For what type of scenarios do you use The Pay to Production Plotter?
We typically use the Pay to Production Plotter tool when conducting compensation valuations, assessing productivity-based compensation arrangements and reviewing second generation compensation arrangements. We also frequently use this tool to provide a power visual of the compensation arrangement to our clients or the physician in question. From an illustrative standpoint, you are able to show where their current compensation is, where it'll be on this new proposed plan, and how it aligns with everyone else.
Lessons learned
The advice I would give to anybody working on any new system is to take some time and play around in it. Input some data, change the parameters and see how the results differ. This will help you understand what the reports are really telling you - what the Pay to Production Plotter is really saying. From there, you can make educated recommendations and conclusions based on the data.
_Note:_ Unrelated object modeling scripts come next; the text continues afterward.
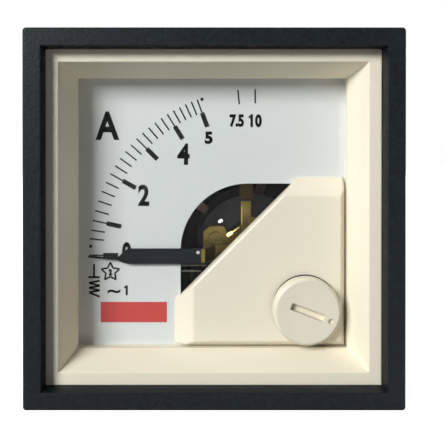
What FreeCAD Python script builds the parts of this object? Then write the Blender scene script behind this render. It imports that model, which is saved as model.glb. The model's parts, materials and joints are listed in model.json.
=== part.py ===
import FreeCAD, Part
import math
import os
import re
import Sketcher
from FreeCAD import Placement, Rotation, Vector

# A 48 mm square moving-iron ammeter for panel mounting, in millimetres and degrees.
# X is right, Z is up, and Y runs back from the panel, whose front surface is Y = 0.
# Heights in sketches are measured forwards from that surface, so a height is minus Y.
SIZES = {
    # front bezel
    "front_size": 48.0,
    "bezel_depth": 7.0,
    "bezel_face_width": 2.3,
    "bezel_corner_radius": 0.45,
    "bezel_edge_radius": 0.3,
    "bezel_recess": 1.7,
    "moulding_gap": 0.1,
    # cream surround and clear window; depths are from the bezel's front
    "ledge_depth": 1.9,
    "ledge_width": 1.6,
    "slope_width": 1.55,
    "opening_depth": 5.9,
    "lip_undercut": 0.3,
    "lip_wall": 0.8,
    "flange_thickness": 0.7,
    "surround_roof": 2.9,
    "window_thickness": 1.2,
    "window_corner_radius": 1.0,
    "window_hole_gap": 0.3,
    # rear case
    "bezel_overhang": 1.8,
    "case_depth": 38.0,
    "case_wall": 1.5,
    "case_corner_radius": 1.2,
    "collar_length": 7.0,
    "case_step": 1.0,
    "rear_wall": 2.0,
    "post_size": 2.3,
    "clamp_slot_width": 6.0,
    "clamp_slot_length": 4.0,
    "clamp_slot_depth": 0.8,
    "clamp_slot_start": 1.5,
    "clamp_slot_spacing": 20.0,
    # dial
    "dial_depth": 7.8,
    "dial_thickness": 0.6,
    "dial_gap": 0.2,
    "cutout_reach": 10.5,
    "cutout_gap_right": 0.2875,
    "cutout_gap_low": 0.2375,
    "cutout_radius": 9.5,
    "cutout_rise": 0.6,
    "scale_margin": 1.15,
    "tick_length": 2.0,
    "tick_width": 0.2,
    "bar_length": 2.1,
    "bar_width": 0.65,
    "dot_size": 0.4,
    "ink_height": 0.04,
    # cream mask over the movement
    "mask_height": 1.9,
    "mask_wall": 0.8,
    "mask_gap": 0.15,
    "mask_left_reach": 11.25,
    "mask_top_reach": 11.05,
    "mask_slope": 2.55,
    "mask_foot": 0.3,
    "mask_cut": 5.05,
    "mask_bevel": 0.7,
    "mask_fillet": 0.25,
    "peg_size": 1.4,
    "peg_length": 1.4,
    "peg_inset": 2.1,
    "peg_reach_x": 7.7,
    "peg_reach_z": 7.75,
    # pivot axis and moving system
    "pivot_from_right": 12.35,
    "pivot_from_bottom": 12.3,
    "blade_gap": 0.45,
    "blade_thickness": 0.3,
    "blade_width": 2.1,
    "blade_start": 7.6,
    "needle_and_nose": 5.5,
    "needle_length": 4.1,
    "needle_width": 0.35,
    "needle_drop": 0.35,
    "nose_length": 0.6,
    "nose_rise": 0.15,
    "arm_thickness": 0.4,
    "arm_width": 1.9,
    "arm_drop": 2.65,
    "arm_lap_end": 9.6,
    "ramp_outer": 7.1,
    "ramp_inner": 5.5,
    "ramp_shift": 0.25,
    "hub_radius": 1.6,
    "tail_length": 7.0,
    "tail_width": 0.8,
    "side_arm_length": 5.0,
    "side_arm_width": 0.7,
    "spindle_radius": 0.55,
    "spindle_overrun": 1.6,
    "spindle_tip": 0.9,
    "push_gap": 0.02,
    "tail_weight_width": 3.0,
    "tail_weight_length": 1.9,
    "tail_end_gap": 0.1,
    "side_weight_size": 1.2,
    "side_weight_length": 0.9,
    "weight_wall": 0.35,
    "collet_radius": 1.1,
    "collet_length": 0.45,
    "collet_drop": 0.05,
    # hairspring
    "spring_gap": 0.85,
    "spring_height": 0.3,
    "spring_thickness": 0.12,
    "spring_inner_radius": 1.3,
    "spring_turns": 3.0,
    # bearings and front bridge
    "bridge_thickness": 0.8,
    "bridge_width": 2.6,
    "bridge_end_radius": 1.5,
    "boss_radius": 1.8,
    "boss_height": 0.7,
    "jewel_screw_radius": 1.2,
    "jewel_screw_length": 2.3,
    "jewel_screw_front": 0.15,
    "jewel_slot_depth": 0.5,
    "jewel_cup_depth": 0.5,
    "jewel_cup_radius": 0.75,
    "end_play": 0.05,
    "screw_radius": 0.8,
    "screw_gap": 0.05,
    "screw_head_radius": 1.1,
    "screw_head_height": 0.6,
    "screw_slot_width": 0.35,
    "screw_slot_depth": 0.3,
    "screw_grip": 3.6,
    "rear_jewel_screw_length": 3.6,
    # zero adjuster
    "knob_from_right": 5.95,
    "knob_from_bottom": 5.65,
    "knob_head_radius": 4.5,
    "knob_head_thickness": 1.5,
    "knob_edge_radius": 0.35,
    "knob_lift": 1.0,
    "knob_stem_radius": 3.0,
    "knob_hole_radius": 3.8,
    "knob_snap_radius": 4.0,
    "knob_snap_gap": 0.15,
    "knob_snap_thickness": 0.3,
    "knob_snap_taper": 0.3,
    "knob_split": 1.0,
    "knob_split_start": 0.9,
    "knob_slot_length": 4.6,
    "knob_slot_width": 0.9,
    "knob_slot_depth": 0.8,
    "knob_slot_tilt": 21.0,
    "knob_dimple_radius": 0.3,
    "pin_radius": 0.5,
    "pin_offset": 1.2,
    "fork_gap": 0.2,
    "fork_prong": 0.9,
    "fork_length": 2.0,
    "fork_flare": 0.8,
    "lever_thickness": 0.4,
    "lever_gap": 0.1,
    "lever_ring_radius": 2.5,
    "lever_arm_width": 1.6,
    "running_gap": 0.05,
    "spring_post_reach": 3.9,
    "spring_post_radius": 0.4,
    # brass plate in front of the coil
    "front_plate_gap": 1.2,
    "front_plate_thickness": 0.8,
    "front_plate_radius": 6.6,
    "front_plate_hole_gap": 0.45,
    "lobe_reach": 7.2,
    "lobe_top": 3.5,
    "lobe_bevel": 0.9,
    "lobe_screw_reach": 5.4,
    "lobe_screw_height": 1.6,
    "notch_reach": 3.3,
    "notch_height": 2.1,
    "finger_left": 1.6,
    "finger_width": 1.5,
    "finger_reach": 7.2,
    "plate_screw_reach": 5.5,
    "plate_screw_angle": 40.0,
    # coil, irons and damper
    "bobbin_flange_radius": 8.2,
    "bobbin_flange": 0.8,
    "bobbin_length": 14.0,
    "bobbin_bore": 4.3,
    "bobbin_wall": 0.8,
    "winding_gap": 0.05,
    "winding_radius": 8.0,
    "iron_thickness": 0.4,
    "iron_gap": 0.5,
    "iron_margin": 2.0,
    "fixed_iron_angle": 110.0,
    "moving_iron_angle": 70.0,
    "iron_hub_radius": 1.3,
    "iron_arm_width": 1.2,
    "iron_arm_height": 1.5,
    "vane_reach": 8.4,
    "vane_gap": 0.5,
    "vane_height": 3.2,
    "vane_thickness": 0.3,
    "chamber_wall": 0.5,
    "chamber_angle": 118.0,
    "chamber_end_angle": 4.0,
    "chamber_gap": 0.3,
    # movement frame
    "pillar_radius": 1.9,
    "pillar_gap": 0.1,
    "frame_plate_thickness": 2.0,
    "frame_plate_margin": 0.2,
    # terminals and leads
    "terminal_spacing": 22.0,
    "terminal_rise": 13.15,
    "stud_radius": 2.0,
    "stud_head_size": 6.5,
    "stud_head_thickness": 2.0,
    "stud_length": 13.0,
    "stud_bevel": 0.4,
    "terminal_boss_radius": 4.6,
    "terminal_boss_height": 1.5,
    "barrier_thickness": 1.5,
    "barrier_height": 11.0,
    "barrier_depth": 3.2,
    "nut_across_flats": 7.0,
    "nut_thickness": 3.2,
    "washer_radius": 4.4,
    "washer_thickness": 0.8,
    "lead_width": 1.4,
    "lead_thickness": 0.5,
    "lead_bend": 0.8,
}

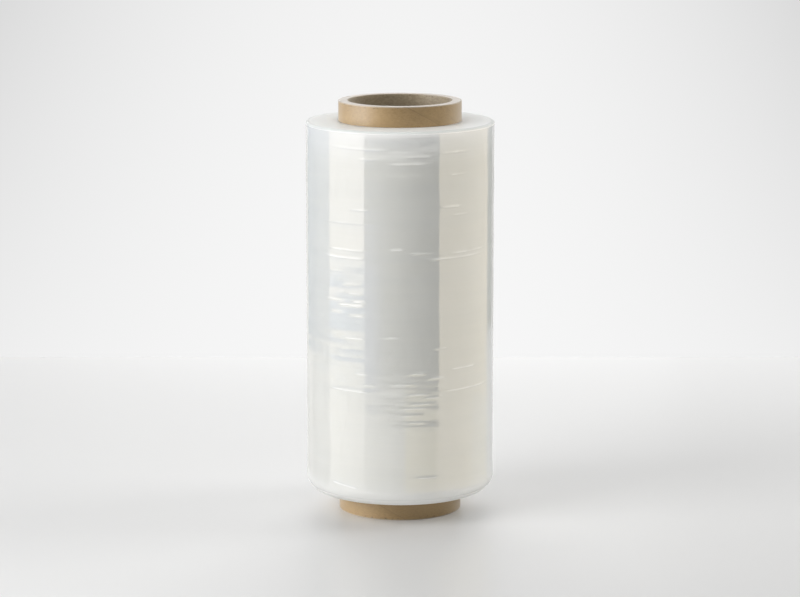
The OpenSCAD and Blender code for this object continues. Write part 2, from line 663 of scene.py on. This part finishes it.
def radius_of(tree, x, y):
    """Distance from the axis of the roll."""
    squares = [maths(tree, "MULTIPLY", side, side) for side in (x, y)]
    return maths(tree, "SQRT", maths(tree, "ADD", *squares))


# %% [markdown]
# ## The colour of the film
#
# One layer of stretch film is clear. In a thousand turns, light is scattered as in milk, so the roll
# is nearly white. Near the two ends more light gets in, and the film glows a little: the scattering
# gives part of that glow, and a paler colour near the ends paints the rest in. Faint streaks and
# clouds run round it where the turns touch more or less closely. A thread of bunched film is whiter
# still. The attribute that the mesh carries says where those are.

# %% Colour of the film
film_body = (0.766, 0.767, 0.730, 1)
painted_end_glow = (0.82, 0.825, 0.805, 1)
film_streak = (0.62, 0.65, 0.66, 1)
film_cloud = (0.88, 0.88, 0.86, 1)
film_thread = (0.96, 0.96, 0.94, 1)
HEAD_GLOW = 30 * MM
FOOT_GLOW = 22 * MM
GLOW_FULL = 2 * MM
CLOUDING = 0.10
THREAD_WHITE = 0.8


def film_colour(tree, place, height, streaks):
    """Milky white, with a painted glow near the ends, streaks, clouds and white threads."""
    # painted light: a paler colour near the two ends paints in the glow of the light let in there
    head_glow = ranged(tree, height, film_head - HEAD_GLOW, film_head - GLOW_FULL)
    foot_glow = ranged(tree, height, film_foot + FOOT_GLOW, film_foot + GLOW_FULL)
    cloud = noise_of(tree, stretched(tree, place, (14, 14, 30)), 1.0, 2)
    thread = tree.nodes.new("ShaderNodeAttribute")
    thread.attribute_name = "thread"
    bunched = ranged(tree, thread.outputs["Fac"], 0.15, 0.8, 0.0, THREAD_WHITE)
    body = mixed(tree, maths(tree, "MAXIMUM", head_glow, foot_glow), film_body, painted_end_glow)
    body = mixed(tree, ranged(tree, streaks, 0.3, 0.7, 0.0, CLOUDING), body, film_streak)
    body = mixed(tree, ranged(tree, cloud, 0.35, 0.7, 0.0, CLOUDING), body, film_cloud)
    return mixed(tree, bunched, body, film_thread)


# %% [markdown]
# ## The surface of the film
#
# One layer mirrors a few percent of the light, but many turns act as a pile of plates and mirror
# several times as much. A metal could mirror that strongly, but it would have no milky body, so a high
# index of refraction does it here. At the two edges the turns do not lie quite flush, and the mirror
# turns frosty. Fine lines run round the roll, from the die that drew the film, and it swells softly.

# %% Film on the outside
FILM_IOR = 2.4
SCATTERING = 0.85
FILM_SCATTER_DEPTH = 26 * MM
# roughness of the side, from its smoothest to its dullest, and of the frosty edges
SIDE_SMOOTH = 0.045
SIDE_DULL = 0.10
HEAD_FROST = 0.65
FOOT_FROST = 0.6
SWELL_DEPTH = 0.20 * MM
LINE_DEPTH = 0.020 * MM
RIPPLE_DEPTH = 0.035 * MM


def scattering(shader, depth):
    """Lets light of every colour spread equally far inside the film."""
    shader.inputs["Subsurface Weight"].default_value = SCATTERING
    shader.inputs["Subsurface Radius"].default_value = (1.0, 1.0, 1.0)
    shader.inputs["Subsurface Scale"].default_value = depth


def film_roughness(tree, height, streaks):
    """Glossy along the side and frosty at the two edges."""
    gloss = ranged(tree, streaks, 0.25, 0.75, SIDE_SMOOTH, SIDE_DULL)
    head_frost = ranged(tree, height, film_head - 3.5 * MM, film_head - 0.5 * MM, 0.0, HEAD_FROST)
    foot_frost = ranged(tree, height, film_foot + 9 * MM, film_foot + 1 * MM, 0.0, FOOT_FROST)
    return maths(tree, "MAXIMUM", gloss, maths(tree, "MAXIMUM", head_frost, foot_frost))


def film_relief(tree, place):
    """Soft swelling, the fine lines from the die, and a ripple of single turns."""
    swell = noise_of(tree, stretched(tree, place, (12, 12, 95)), 1.0, 2)
    lines = noise_of(tree, stretched(tree, place, (7, 7, 640)), 1.0, 3)
    ripple = noise_of(tree, stretched(tree, place, (60, 60, 420)), 1.0, 2)
    normal = bumped(tree, swell, SWELL_DEPTH)
    normal = bumped(tree, lines, LINE_DEPTH, before=normal)
    return bumped(tree, ripple, RIPPLE_DEPTH, before=normal)


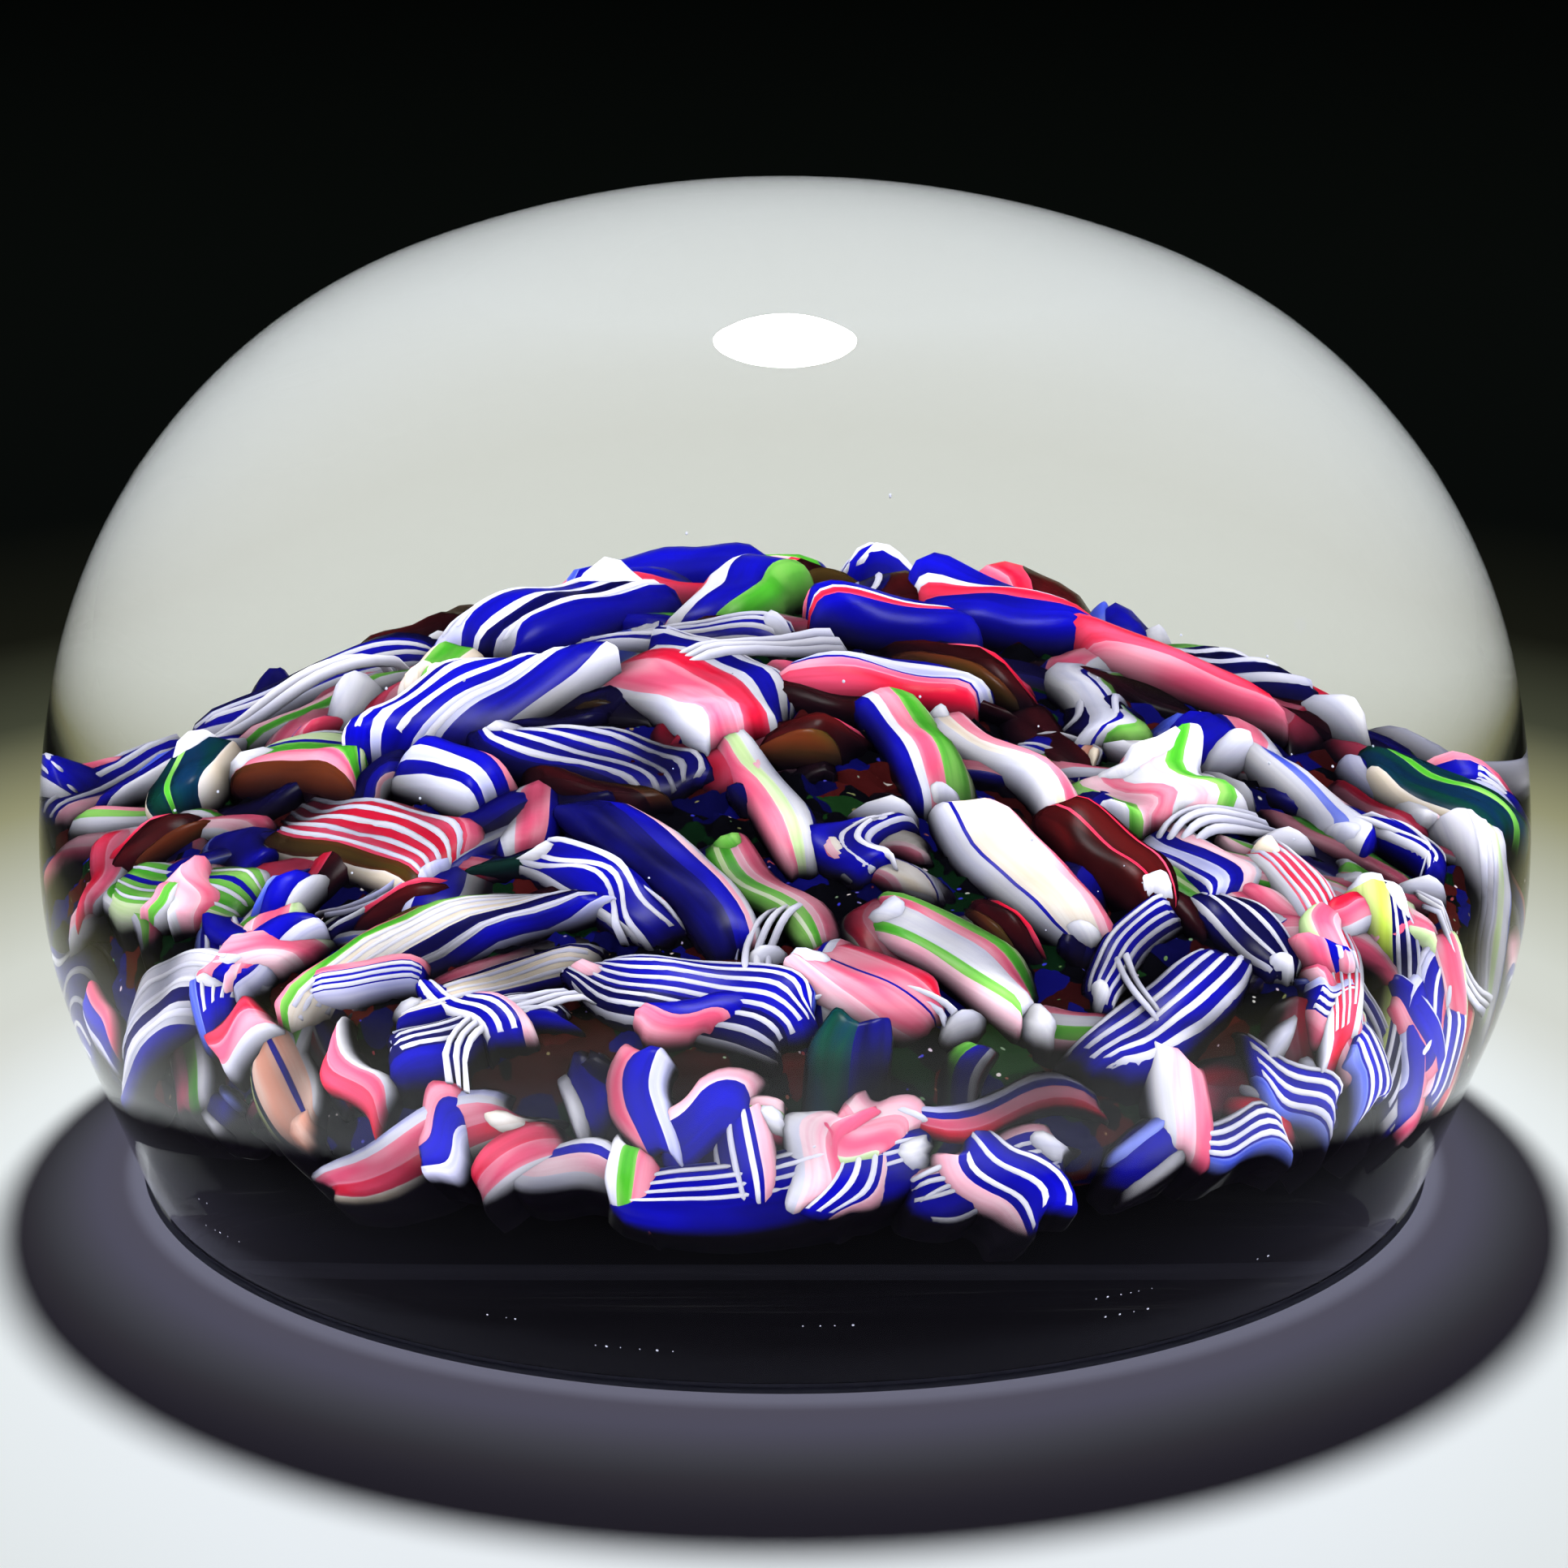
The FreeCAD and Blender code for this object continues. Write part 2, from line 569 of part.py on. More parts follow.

Understanding the complex relationship of provider production and compensation is key to financial decision making in modern medicine administration. All decisions should stem from good data backed up with reliable evidence. Utilizing the Pay to Production Plotter in conjunction with other data tools and benchmarking will help a healthcare leader to craft compensation plans that are appropriate and tailored to their practice. "Fortunately, with the right tools and data reports it is possible to view the big picture and to understand and manage even the most complex problem," Gans says.